BEGIN

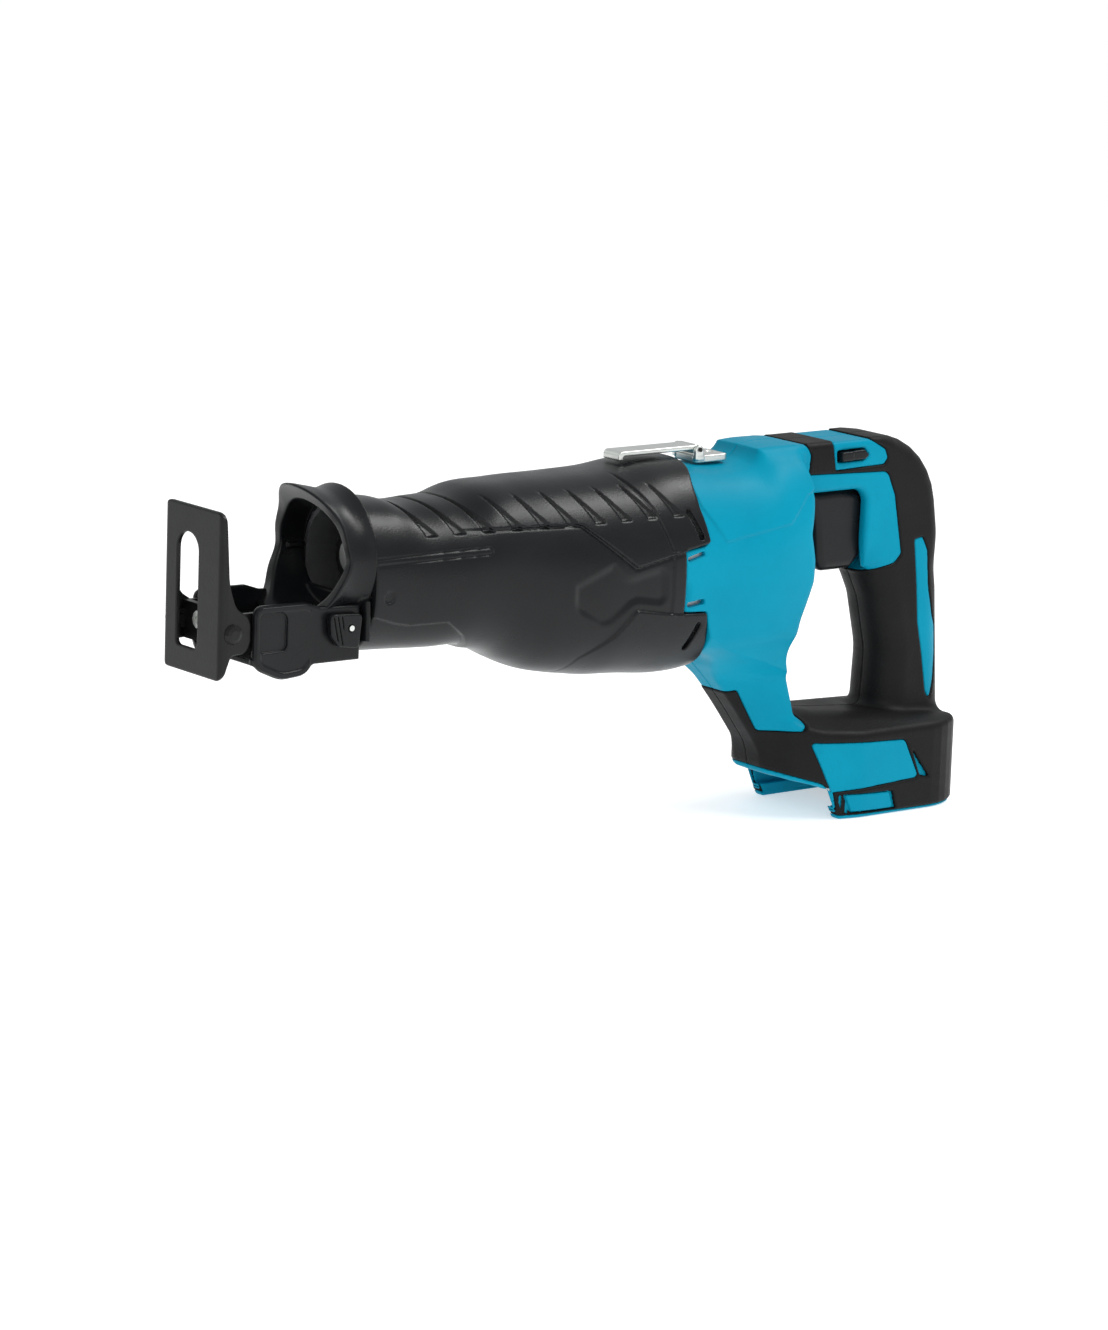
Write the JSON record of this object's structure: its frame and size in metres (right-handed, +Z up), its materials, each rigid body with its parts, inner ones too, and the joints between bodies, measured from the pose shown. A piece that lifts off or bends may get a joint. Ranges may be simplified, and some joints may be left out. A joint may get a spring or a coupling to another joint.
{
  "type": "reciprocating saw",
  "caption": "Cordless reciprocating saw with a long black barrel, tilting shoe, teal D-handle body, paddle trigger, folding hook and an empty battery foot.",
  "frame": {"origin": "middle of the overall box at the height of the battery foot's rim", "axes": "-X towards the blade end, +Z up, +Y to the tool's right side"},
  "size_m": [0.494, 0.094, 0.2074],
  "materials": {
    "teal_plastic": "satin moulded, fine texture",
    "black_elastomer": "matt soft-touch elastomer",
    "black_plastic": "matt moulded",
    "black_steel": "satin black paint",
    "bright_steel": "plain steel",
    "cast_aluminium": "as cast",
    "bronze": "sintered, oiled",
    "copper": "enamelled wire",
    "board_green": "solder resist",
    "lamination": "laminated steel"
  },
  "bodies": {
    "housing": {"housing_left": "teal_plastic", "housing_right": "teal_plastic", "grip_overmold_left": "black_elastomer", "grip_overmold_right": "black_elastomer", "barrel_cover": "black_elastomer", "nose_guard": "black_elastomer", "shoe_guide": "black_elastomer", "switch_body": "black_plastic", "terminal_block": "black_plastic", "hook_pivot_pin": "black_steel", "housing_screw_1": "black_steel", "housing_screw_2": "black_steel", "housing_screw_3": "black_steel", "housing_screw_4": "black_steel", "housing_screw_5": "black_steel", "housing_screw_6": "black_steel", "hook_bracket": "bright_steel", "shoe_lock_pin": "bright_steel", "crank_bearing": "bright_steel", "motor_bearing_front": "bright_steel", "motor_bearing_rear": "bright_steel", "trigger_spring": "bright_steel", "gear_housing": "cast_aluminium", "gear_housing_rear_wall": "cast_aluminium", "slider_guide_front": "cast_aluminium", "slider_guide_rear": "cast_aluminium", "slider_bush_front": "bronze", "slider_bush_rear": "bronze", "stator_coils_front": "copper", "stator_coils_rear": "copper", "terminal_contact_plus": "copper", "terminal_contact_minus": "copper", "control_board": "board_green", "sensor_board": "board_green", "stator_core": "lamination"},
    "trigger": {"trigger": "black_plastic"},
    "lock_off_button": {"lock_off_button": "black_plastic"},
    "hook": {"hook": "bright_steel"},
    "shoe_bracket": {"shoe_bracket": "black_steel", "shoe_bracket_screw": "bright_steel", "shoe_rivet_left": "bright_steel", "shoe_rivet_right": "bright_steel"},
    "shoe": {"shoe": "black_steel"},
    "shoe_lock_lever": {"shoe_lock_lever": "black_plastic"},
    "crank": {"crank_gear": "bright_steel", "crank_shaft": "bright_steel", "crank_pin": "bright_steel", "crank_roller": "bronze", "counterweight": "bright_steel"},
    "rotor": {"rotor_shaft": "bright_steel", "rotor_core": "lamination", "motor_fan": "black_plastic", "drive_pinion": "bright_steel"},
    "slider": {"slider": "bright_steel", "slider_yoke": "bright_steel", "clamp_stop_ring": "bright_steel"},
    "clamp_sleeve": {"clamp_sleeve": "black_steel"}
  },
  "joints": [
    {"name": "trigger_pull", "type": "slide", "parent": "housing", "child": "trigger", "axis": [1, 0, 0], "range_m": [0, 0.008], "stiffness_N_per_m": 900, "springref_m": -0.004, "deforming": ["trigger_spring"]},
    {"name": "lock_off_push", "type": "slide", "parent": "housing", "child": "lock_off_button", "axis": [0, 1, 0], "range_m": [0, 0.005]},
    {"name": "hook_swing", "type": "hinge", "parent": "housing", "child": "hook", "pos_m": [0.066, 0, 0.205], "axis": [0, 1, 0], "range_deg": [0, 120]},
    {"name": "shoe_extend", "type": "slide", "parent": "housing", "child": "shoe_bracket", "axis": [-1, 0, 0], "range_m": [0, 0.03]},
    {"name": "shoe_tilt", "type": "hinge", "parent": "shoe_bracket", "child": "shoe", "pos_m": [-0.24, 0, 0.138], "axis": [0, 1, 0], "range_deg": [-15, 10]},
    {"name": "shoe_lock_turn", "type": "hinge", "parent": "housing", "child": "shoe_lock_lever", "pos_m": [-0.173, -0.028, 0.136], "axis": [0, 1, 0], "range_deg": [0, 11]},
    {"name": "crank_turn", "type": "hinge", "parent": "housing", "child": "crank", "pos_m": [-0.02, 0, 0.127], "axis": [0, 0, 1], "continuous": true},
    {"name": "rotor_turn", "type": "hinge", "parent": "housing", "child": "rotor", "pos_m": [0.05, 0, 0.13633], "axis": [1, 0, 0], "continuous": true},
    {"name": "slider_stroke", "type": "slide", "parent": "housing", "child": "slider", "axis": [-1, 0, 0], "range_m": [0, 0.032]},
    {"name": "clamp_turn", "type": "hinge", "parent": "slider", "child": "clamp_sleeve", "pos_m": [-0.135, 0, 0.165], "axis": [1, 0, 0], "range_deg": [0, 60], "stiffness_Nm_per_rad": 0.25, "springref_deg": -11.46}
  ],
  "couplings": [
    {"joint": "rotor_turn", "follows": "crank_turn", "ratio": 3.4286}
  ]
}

END

Copy down the whole of the data above, matching it exactly.

COMPLETED TASK:
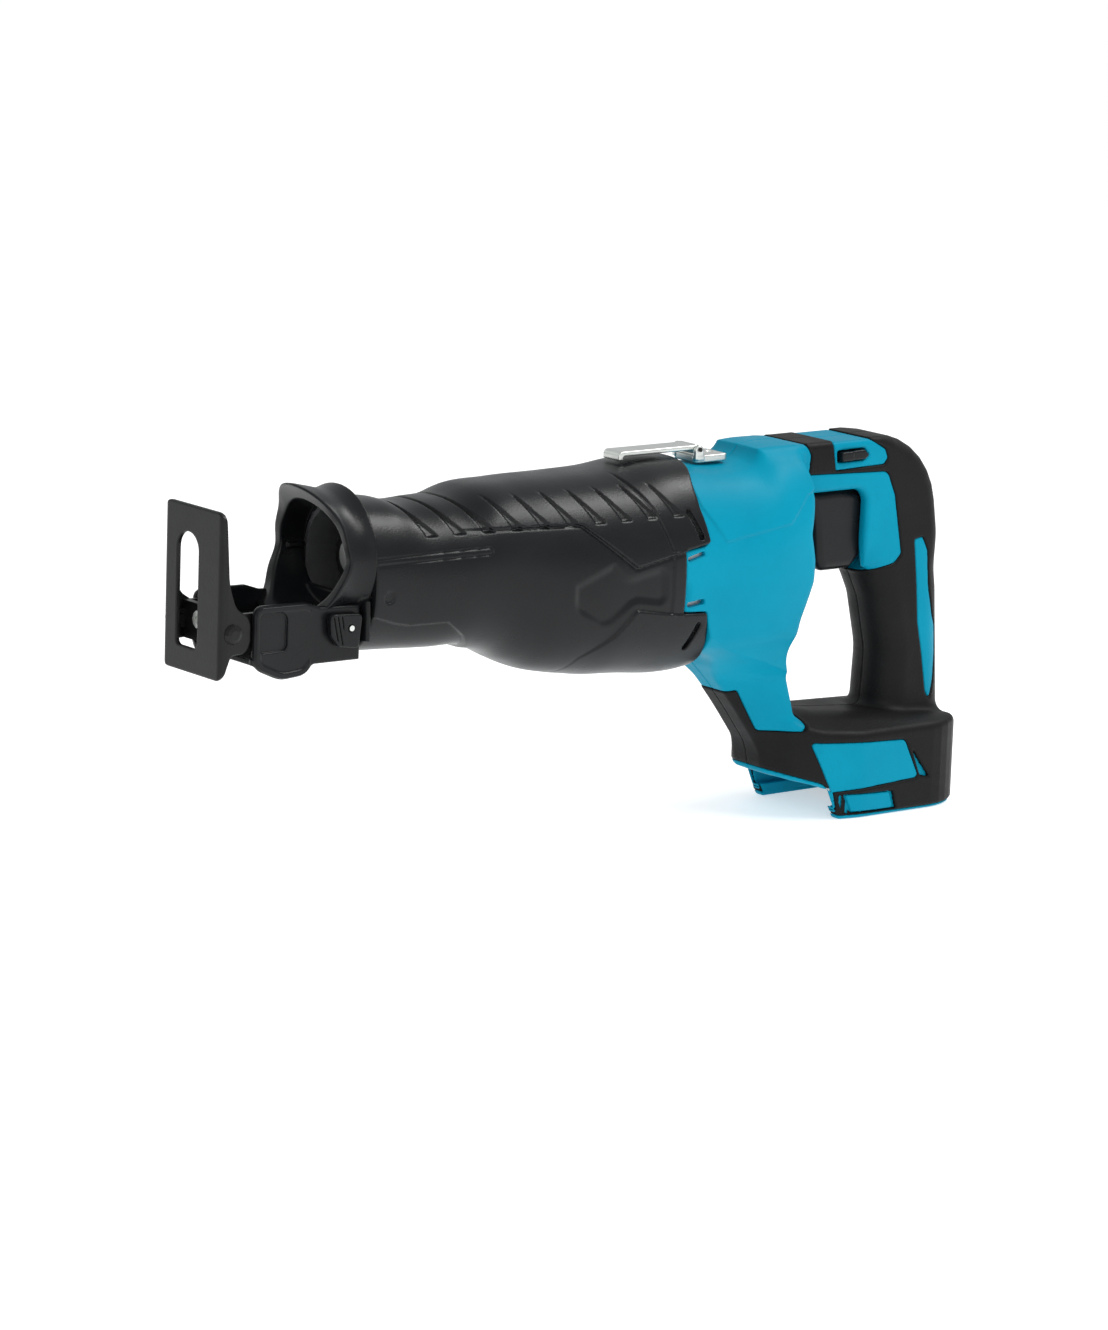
Write the JSON record of this object's structure: its frame and size in metres (right-handed, +Z up), its materials, each rigid body with its parts, inner ones too, and the joints between bodies, measured from the pose shown. A piece that lifts off or bends may get a joint. Ranges may be simplified, and some joints may be left out. A joint may get a spring or a coupling to another joint.
{
  "type": "reciprocating saw",
  "caption": "Cordless reciprocating saw with a long black barrel, tilting shoe, teal D-handle body, paddle trigger, folding hook and an empty battery foot.",
  "frame": {"origin": "middle of the overall box at the height of the battery foot's rim", "axes": "-X towards the blade end, +Z up, +Y to the tool's right side"},
  "size_m": [0.494, 0.094, 0.2074],
  "materials": {
    "teal_plastic": "satin moulded, fine texture",
    "black_elastomer": "matt soft-touch elastomer",
    "black_plastic": "matt moulded",
    "black_steel": "satin black paint",
    "bright_steel": "plain steel",
    "cast_aluminium": "as cast",
    "bronze": "sintered, oiled",
    "copper": "enamelled wire",
    "board_green": "solder resist",
    "lamination": "laminated steel"
  },
  "bodies": {
    "housing": {"housing_left": "teal_plastic", "housing_right": "teal_plastic", "grip_overmold_left": "black_elastomer", "grip_overmold_right": "black_elastomer", "barrel_cover": "black_elastomer", "nose_guard": "black_elastomer", "shoe_guide": "black_elastomer", "switch_body": "black_plastic", "terminal_block": "black_plastic", "hook_pivot_pin": "black_steel", "housing_screw_1": "black_steel", "housing_screw_2": "black_steel", "housing_screw_3": "black_steel", "housing_screw_4": "black_steel", "housing_screw_5": "black_steel", "housing_screw_6": "black_steel", "hook_bracket": "bright_steel", "shoe_lock_pin": "bright_steel", "crank_bearing": "bright_steel", "motor_bearing_front": "bright_steel", "motor_bearing_rear": "bright_steel", "trigger_spring": "bright_steel", "gear_housing": "cast_aluminium", "gear_housing_rear_wall": "cast_aluminium", "slider_guide_front": "cast_aluminium", "slider_guide_rear": "cast_aluminium", "slider_bush_front": "bronze", "slider_bush_rear": "bronze", "stator_coils_front": "copper", "stator_coils_rear": "copper", "terminal_contact_plus": "copper", "terminal_contact_minus": "copper", "control_board": "board_green", "sensor_board": "board_green", "stator_core": "lamination"},
    "trigger": {"trigger": "black_plastic"},
    "lock_off_button": {"lock_off_button": "black_plastic"},
    "hook": {"hook": "bright_steel"},
    "shoe_bracket": {"shoe_bracket": "black_steel", "shoe_bracket_screw": "bright_steel", "shoe_rivet_left": "bright_steel", "shoe_rivet_right": "bright_steel"},
    "shoe": {"shoe": "black_steel"},
    "shoe_lock_lever": {"shoe_lock_lever": "black_plastic"},
    "crank": {"crank_gear": "bright_steel", "crank_shaft": "bright_steel", "crank_pin": "bright_steel", "crank_roller": "bronze", "counterweight": "bright_steel"},
    "rotor": {"rotor_shaft": "bright_steel", "rotor_core": "lamination", "motor_fan": "black_plastic", "drive_pinion": "bright_steel"},
    "slider": {"slider": "bright_steel", "slider_yoke": "bright_steel", "clamp_stop_ring": "bright_steel"},
    "clamp_sleeve": {"clamp_sleeve": "black_steel"}
  },
  "joints": [
    {"name": "trigger_pull", "type": "slide", "parent": "housing", "child": "trigger", "axis": [1, 0, 0], "range_m": [0, 0.008], "stiffness_N_per_m": 900, "springref_m": -0.004, "deforming": ["trigger_spring"]},
    {"name": "lock_off_push", "type": "slide", "parent": "housing", "child": "lock_off_button", "axis": [0, 1, 0], "range_m": [0, 0.005]},
    {"name": "hook_swing", "type": "hinge", "parent": "housing", "child": "hook", "pos_m": [0.066, 0, 0.205], "axis": [0, 1, 0], "range_deg": [0, 120]},
    {"name": "shoe_extend", "type": "slide", "parent": "housing", "child": "shoe_bracket", "axis": [-1, 0, 0], "range_m": [0, 0.03]},
    {"name": "shoe_tilt", "type": "hinge", "parent": "shoe_bracket", "child": "shoe", "pos_m": [-0.24, 0, 0.138], "axis": [0, 1, 0], "range_deg": [-15, 10]},
    {"name": "shoe_lock_turn", "type": "hinge", "parent": "housing", "child": "shoe_lock_lever", "pos_m": [-0.173, -0.028, 0.136], "axis": [0, 1, 0], "range_deg": [0, 11]},
    {"name": "crank_turn", "type": "hinge", "parent": "housing", "child": "crank", "pos_m": [-0.02, 0, 0.127], "axis": [0, 0, 1], "continuous": true},
    {"name": "rotor_turn", "type": "hinge", "parent": "housing", "child": "rotor", "pos_m": [0.05, 0, 0.13633], "axis": [1, 0, 0], "continuous": true},
    {"name": "slider_stroke", "type": "slide", "parent": "housing", "child": "slider", "axis": [-1, 0, 0], "range_m": [0, 0.032]},
    {"name": "clamp_turn", "type": "hinge", "parent": "slider", "child": "clamp_sleeve", "pos_m": [-0.135, 0, 0.165], "axis": [1, 0, 0], "range_deg": [0, 60], "stiffness_Nm_per_rad": 0.25, "springref_deg": -11.46}
  ],
  "couplings": [
    {"joint": "rotor_turn", "follows": "crank_turn", "ratio": 3.4286}
  ]
}